Aucun calendrier officiel n’a été communiqué sur cette année supplémentaire pour les futurs généralistes. « Cela reste flou, nous craignons qu’il y ait un projet de décret accéléré, si on nous impose réellement des conditions géographiques d’exercice, le gouvernement va rencontrer une levée de boucliers des internes », alerte aussi Léo Sillon, président de l’Association des jeunes médecins généralistes (AJMG, adhérente à l’InterSyndicale Nationale des Internes – ISNI).
En roue libre ?
Sur le papier, les futurs généralistes ne sont pas fermés à cette année supplémentaire, à condition qu’elle soit formatrice, professionnalisante et « pas que cela ressemble à du remplacement déguisé », alerte Mathilde Renker (Isnar-IMG).
En réalité, le projet – dans les tuyaux depuis des lustres – fait déjà l'objet de concertations anciennes entre les jeunes et les généralistes enseignants. Mais l'échéance se rapprochant, les internes ont fixé en 2019 des conditions sine qua non pour accepter l'allongement d'un an de leur maquette de DES : pas plus de 30 consultations par jour maximum, rémunération à l’acte, « respect des huit demi-journées de stage dont deux dédiées au projet professionnel de l’interne, comme exercer en Ehpad, en PMI ou en centre addicto », détaille encore la présidente de l'Isnar-IMG.

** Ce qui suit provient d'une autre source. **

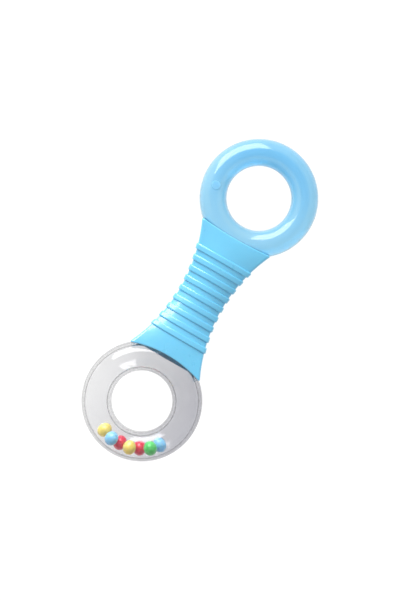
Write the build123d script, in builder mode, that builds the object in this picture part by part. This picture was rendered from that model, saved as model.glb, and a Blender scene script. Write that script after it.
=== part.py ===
from build123d import *

import math
import os

# Hand rattle for a baby, about 160 mm long, lying on its back.
#
# Two rings stand one at each end of a ribbed grip. One ring is a clear hollow
# tube in which seven small balls roll. The other is a soft teether ring, a
# welded skin filled with water. The grip is two half shells. They close on a
# flat tongue that each ring carries, and four moulded pegs hold them together.
#
# Frame, in millimetres: +Y runs along the grip towards the teether ring, +Z is
# up through the thickness, and the origin is below the middle of the overall
# length, on the surface that the rattle lies on.

# ---- Driving dimensions -------------------------------------------------------
OVERALL_LENGTH = 160.0

RATTLE_OUTER_R = 27.35
RATTLE_INNER_R = 13.7
RATTLE_DEPTH = 15.2
CHANNEL_WIDTH = 9.5          # the space in which the balls run, across the tube
CHANNEL_DEPTH = 12.2         # and through its thickness
CHANNEL_FACE_R = 6.2         # its front and back are arched like the tube's, so it shows the balls round
CHANNEL_ROUND = 2.2

TEETHER_OUTER_R = 26.9
TEETHER_INNER_R = 14.6
TEETHER_DEPTH = 12.2
SKIN = 1.6                   # wall of the soft teether ring

GRIP_DEPTH = 16.8            # over the flat pads at both ends
WAIST_WIDTH = 21.2           # between ribs, at the narrowest place
WAIST_DEPTH = 12.2
GRIP_CENTRE_Y = 0.9
SIDE_BOW_R = 74.0            # radius of the sides, seen from above
FACE_REACH = 33.0            # from the waist to where the faces run level again
PAD_CUT = 0.1                # planed off the faces' ends, so that the rattle lies flat
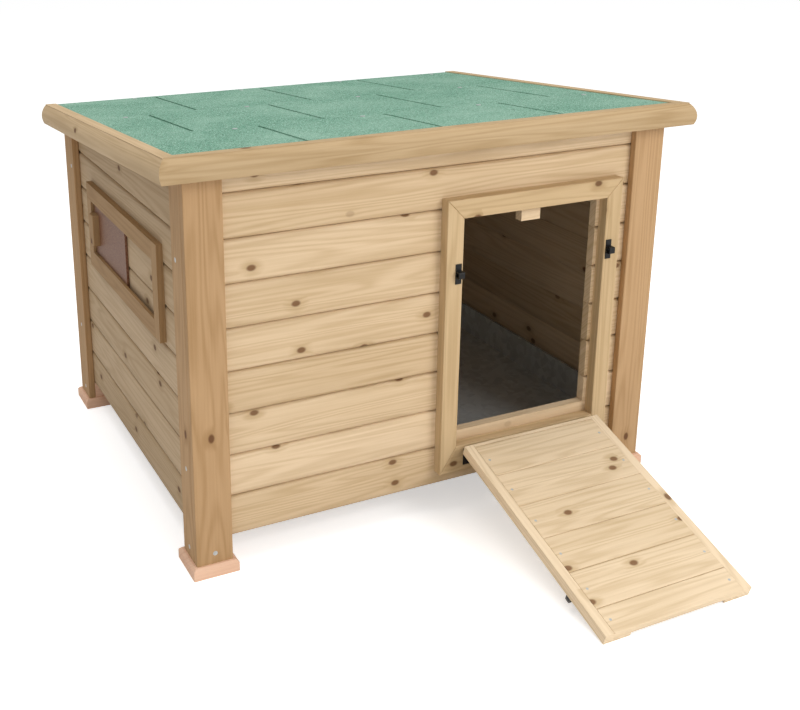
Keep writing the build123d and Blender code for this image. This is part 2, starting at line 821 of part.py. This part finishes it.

Des prérequis partagés par Léo Sillon (AJMG) : « Si on reste à 2 000 euros brut, en cabinet, en autonomie extrême, pour ne pas dire lâchés en roue libre pour faire tourner la boutique, c’est inacceptable ! ». L’encadrement des internes de médecine générale – qui exerceraient probablement sous le nouveau statut de docteur junior déjà en place pour leurs confrères spécialistes – sera donc l’une des exigences des syndicats. « Mais encore faudra-t-il trouver assez de maîtres de stage ! », s’inquiète Léo Sillon, qui estime qu’il faudrait doubler les effectifs.
Trop tôt
Au-delà d'une rémunération décente et du caractère formateur de cette année en plus, c’est l’obligation de stage en zones sous-denses qui cristallise les inquiétudes des jeunes. « Si c’est le cas, pour nous, ce sera non », avertit Mathilde Renker. « Nous ne souhaitons pas de fléchage géographique, c’est du remplacement à bas coût qui n’a rien de pédagogique et qui nuit à la liberté d’installation », tacle aussi le président de l’AJMG.
Les discussions se poursuivent avec le Collège national des généralistes enseignants (CNGE) et les syndicats juniors. « Nous sommes prêts à trouver une porte de sortie honorable », assure Léo Sillon. Mais pas question de précipiter la mise en place de cette réforme, recadre Mathilde Renker. « Nous continuerons à travailler à une 4e année réellement formatrice, mais pour l’instant c’est beaucoup trop tôt ».